Comparing the perplexity across different experiments, we observed a consistent pattern where the order of performance follows: LoRA > DoRA > QLoRA > QDoRA. This pattern is also reflected in the benchmarks, indicating that for this experiment, this ordering reflects the effectiveness of each method in reducing model uncertainty and improving prediction accuracy.
Key Takeaways
These experiments highlighted the essential trade-offs between memory efficiency, training speed, and model performance. LoRA and DoRA consistently demonstrated strong performance across metrics, making them the most reliable options. However, their quantized counterparts, QLoRA and QDoRA, revealed their overhead challenges in this resource-constrained environment.

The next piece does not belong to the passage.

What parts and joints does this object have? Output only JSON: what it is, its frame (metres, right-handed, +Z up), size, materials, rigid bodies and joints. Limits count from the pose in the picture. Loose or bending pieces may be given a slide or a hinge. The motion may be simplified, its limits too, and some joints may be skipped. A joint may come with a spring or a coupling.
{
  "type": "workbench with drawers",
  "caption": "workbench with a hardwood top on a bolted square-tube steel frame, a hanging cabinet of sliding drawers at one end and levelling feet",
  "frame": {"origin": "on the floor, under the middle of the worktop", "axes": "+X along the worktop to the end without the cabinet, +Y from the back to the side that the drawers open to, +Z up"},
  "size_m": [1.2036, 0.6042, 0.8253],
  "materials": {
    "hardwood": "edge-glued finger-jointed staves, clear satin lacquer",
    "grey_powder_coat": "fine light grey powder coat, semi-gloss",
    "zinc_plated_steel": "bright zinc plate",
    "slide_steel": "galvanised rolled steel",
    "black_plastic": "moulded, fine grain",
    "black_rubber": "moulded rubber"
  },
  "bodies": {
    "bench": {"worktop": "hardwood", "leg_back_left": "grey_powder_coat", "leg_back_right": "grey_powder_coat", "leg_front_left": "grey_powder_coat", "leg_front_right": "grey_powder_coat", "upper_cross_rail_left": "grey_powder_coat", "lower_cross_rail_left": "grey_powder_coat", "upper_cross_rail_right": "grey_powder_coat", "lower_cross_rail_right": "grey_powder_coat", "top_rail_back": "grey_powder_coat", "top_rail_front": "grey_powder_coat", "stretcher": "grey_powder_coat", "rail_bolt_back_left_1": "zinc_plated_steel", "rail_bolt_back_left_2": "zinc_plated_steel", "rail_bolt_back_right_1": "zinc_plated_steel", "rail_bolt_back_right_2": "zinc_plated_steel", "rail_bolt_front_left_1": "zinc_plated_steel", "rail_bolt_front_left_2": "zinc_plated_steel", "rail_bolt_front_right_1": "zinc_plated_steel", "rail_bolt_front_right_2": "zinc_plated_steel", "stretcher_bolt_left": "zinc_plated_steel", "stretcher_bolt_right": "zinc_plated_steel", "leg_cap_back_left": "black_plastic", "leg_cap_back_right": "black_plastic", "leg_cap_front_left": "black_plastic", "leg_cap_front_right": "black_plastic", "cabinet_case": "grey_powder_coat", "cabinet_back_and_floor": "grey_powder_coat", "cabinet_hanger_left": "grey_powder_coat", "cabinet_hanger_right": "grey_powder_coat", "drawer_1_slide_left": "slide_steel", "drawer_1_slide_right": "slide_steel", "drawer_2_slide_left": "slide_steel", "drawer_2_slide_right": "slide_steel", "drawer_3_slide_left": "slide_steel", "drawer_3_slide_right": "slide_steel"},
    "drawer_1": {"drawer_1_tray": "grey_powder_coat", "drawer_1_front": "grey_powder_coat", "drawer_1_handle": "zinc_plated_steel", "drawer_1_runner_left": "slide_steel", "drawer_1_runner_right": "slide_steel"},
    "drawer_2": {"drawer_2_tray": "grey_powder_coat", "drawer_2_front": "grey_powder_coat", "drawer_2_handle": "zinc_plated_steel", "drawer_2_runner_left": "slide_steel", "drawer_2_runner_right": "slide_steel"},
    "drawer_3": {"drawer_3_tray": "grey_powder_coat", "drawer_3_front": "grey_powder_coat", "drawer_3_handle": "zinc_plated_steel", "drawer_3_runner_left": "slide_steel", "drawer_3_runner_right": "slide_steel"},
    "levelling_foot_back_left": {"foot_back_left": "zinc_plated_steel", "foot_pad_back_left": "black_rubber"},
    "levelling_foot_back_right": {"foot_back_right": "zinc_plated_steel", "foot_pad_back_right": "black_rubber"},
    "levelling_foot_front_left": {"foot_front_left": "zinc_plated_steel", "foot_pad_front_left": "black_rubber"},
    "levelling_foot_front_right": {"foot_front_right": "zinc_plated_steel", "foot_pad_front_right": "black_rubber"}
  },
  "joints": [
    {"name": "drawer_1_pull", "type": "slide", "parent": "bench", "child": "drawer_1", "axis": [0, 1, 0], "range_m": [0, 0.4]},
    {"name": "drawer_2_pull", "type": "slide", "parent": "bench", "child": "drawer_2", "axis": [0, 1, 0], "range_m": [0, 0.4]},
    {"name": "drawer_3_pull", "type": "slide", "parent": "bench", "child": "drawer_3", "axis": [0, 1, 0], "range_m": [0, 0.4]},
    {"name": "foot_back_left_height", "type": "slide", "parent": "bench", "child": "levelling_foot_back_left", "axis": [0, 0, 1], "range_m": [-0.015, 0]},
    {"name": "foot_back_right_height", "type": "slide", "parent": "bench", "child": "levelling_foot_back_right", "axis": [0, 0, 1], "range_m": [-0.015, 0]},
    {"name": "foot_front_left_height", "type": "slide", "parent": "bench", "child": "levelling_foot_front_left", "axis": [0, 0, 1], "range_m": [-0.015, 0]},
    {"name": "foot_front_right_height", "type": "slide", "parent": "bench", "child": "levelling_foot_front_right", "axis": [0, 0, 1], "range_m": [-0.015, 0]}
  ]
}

Our findings also confirmed that while the V100 GPU is functional, it is significantly less efficient than the A100 GPU in terms of both time and cost. This efficiency gap emphasizes the importance of selecting the right hardware.

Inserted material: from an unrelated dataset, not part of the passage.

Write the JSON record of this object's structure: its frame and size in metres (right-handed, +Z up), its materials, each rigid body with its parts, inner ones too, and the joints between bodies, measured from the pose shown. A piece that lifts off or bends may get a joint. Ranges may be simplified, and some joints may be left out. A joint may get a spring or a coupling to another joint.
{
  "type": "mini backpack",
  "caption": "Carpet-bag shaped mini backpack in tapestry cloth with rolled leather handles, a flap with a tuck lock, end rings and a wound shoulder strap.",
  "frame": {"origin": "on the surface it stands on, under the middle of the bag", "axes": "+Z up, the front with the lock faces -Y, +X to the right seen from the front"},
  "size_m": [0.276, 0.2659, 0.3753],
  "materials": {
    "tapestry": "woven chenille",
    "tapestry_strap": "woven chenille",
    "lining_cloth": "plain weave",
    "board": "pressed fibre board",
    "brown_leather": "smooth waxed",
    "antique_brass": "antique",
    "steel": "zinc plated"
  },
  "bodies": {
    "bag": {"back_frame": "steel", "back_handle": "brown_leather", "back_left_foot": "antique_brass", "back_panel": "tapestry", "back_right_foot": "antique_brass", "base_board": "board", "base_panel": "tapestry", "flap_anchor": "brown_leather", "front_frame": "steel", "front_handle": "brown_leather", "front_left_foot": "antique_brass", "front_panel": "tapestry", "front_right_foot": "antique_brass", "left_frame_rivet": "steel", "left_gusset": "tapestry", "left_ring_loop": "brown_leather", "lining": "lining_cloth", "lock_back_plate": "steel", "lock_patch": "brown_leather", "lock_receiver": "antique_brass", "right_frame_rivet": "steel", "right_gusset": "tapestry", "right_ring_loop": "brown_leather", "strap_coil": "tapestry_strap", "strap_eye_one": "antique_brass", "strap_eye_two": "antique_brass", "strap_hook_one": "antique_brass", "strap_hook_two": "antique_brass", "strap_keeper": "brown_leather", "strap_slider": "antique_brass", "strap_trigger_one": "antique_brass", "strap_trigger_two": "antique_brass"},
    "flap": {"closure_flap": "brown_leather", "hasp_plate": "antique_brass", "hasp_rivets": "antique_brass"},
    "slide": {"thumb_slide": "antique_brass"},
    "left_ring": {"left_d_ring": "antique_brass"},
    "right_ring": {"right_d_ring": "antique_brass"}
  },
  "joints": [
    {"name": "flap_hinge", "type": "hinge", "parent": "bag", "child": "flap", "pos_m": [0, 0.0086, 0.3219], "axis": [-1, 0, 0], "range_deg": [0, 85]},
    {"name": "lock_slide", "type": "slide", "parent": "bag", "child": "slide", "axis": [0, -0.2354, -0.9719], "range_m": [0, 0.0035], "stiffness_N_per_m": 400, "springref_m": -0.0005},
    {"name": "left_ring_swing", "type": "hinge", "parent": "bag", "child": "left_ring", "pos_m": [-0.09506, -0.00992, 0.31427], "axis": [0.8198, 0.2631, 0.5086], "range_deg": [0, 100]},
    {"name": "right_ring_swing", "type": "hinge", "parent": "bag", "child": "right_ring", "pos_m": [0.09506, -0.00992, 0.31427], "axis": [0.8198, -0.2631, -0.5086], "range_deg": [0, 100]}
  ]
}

As developers move forward with fine-tuning small language models, we recommend starting with smaller datasets. This approach not only allows for better projections of time and costs but also ensures the ability to scale up efficiently and confidently models and resources are refined.
Furthermore, while benchmarks and perplexity metrics provide valuable insights, they may not always accurately reflect performance in specific use cases. Focusing on use case-specific evaluations ensures that your model is more relevant for your end-user.
The choice of technique should, therefore, be carefully aligned with the specific needs of the task, available resources, and desired outcomes.